Connecting the dots, North Korea’s nuclear weapons could be carried by any of its existing ballistic missiles today to be detonated over the atmosphere and create EMP attacks, which, in turn, would meet its claimed “strategic goal.” Moreover, a September 3  CNN report implied that North Korea’s boasts it can make such capabilities “in volume.”

Thus, North Korea can already use EMP attacks to “turn out the lights in South Korea” and wherever they might reach with their demonstrated ballistic missile capabilities — leveling the playing field as part of an attack strategy that could overwhelm U.S. forces in the region.
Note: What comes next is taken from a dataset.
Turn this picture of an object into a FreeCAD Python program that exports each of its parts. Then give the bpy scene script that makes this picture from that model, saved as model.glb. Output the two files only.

Nevertheless, current conventional wisdom foolishly is that North Korea still has to demonstrate its weapons can be carried by an attacking reentry vehicle that can survive the intensely hot reentry into the earth’s atmosphere with sufficient accuracy to attack a city. However, an EMP attack would not require reentry into the atmosphere or any notable accuracy.

More important, conventional wisdom is ignoring another major EMP threat: Even a high altitude demonstration test over open ocean areas, well away from any populated land area, could create havoc throughout the world.  This possibility exists because of the world’s dependence on the undersea cables that are likely vulnerable to the EMP from such a high altitude burst.  

Air Chief Marshal Sir Stuart Peach, the U.K.’s most senior military officer, recently emphasized that cutting or disrupting the undersea cables in well-known locations, criss-crossing the seabed connecting counties and continents, would “immediately and potentially catastrophically” affect the international economy.

These undersea cables transmit an estimated 97 percent of global communications and $10 trillion in daily financial transactions — and their vulnerability poses a “new risk to our way of life.”

Jonathan Beale elaborated this concern in his Dec. 15, 2017 BBC article, which in turn referenced a Policy Exchange report “Undersea Cables, Indispensable, Insecure” that focused on the threat of physical attacks. These reports emphasized Russia’s threat to the North Atlantic Treaty Organization, (NATO), but the threat actually is global and involves much more than concerns about Russia.

Mr. Peach rhetorically asked, “Can you imagine a scenario where those cables are cut or disrupted, which would immediately and potentially catastrophically affect both our economy and other ways of living?”

Certainly, I can — and in particular for the rapidly developing North Korean threat and Kim Jong-un’s announced strategic goal for an EMP attack capability. Given the density of undersea cables, imagine the impact of the EMP from high altitude nuclear detonations over the Pacific Ocean and/or other locations. It precisely poses Mr. Peach’s concern.

Even ill-placed atmospheric testing would likely trigger Mr. Peach’s concerns — as the Foundation for Resilient Societies emphasized in its pertinent report, Five High Consequence  Scenarios for North Korean Atmospheric Nuclear Tests, that there are no “low risk” or “low impact” North Korean testing options, including those that impact China’s commercial interests.

Perhaps President Trump can use this fact in his efforts to get China’s and Russia’s help to throttle back — instead of aiding — North Korea’s persistent efforts to threaten America and our allies around the world with nuclear attack.

In any case, we must get beyond the legacy of allowing “conventional wisdom” to blind us to truly existential threats already posed by North Korea. And we must take effective initiatives to protect our critical infrastructure, through hardening that infrastructure and building effective defenses against the existing and growing ballistic missile threat.

Henry F. Cooper was the U.S. ambassador to the Defense and Space Talks during the Reagan administration and director of the Strategic Defense Initiative during the George H.W. Bush administration.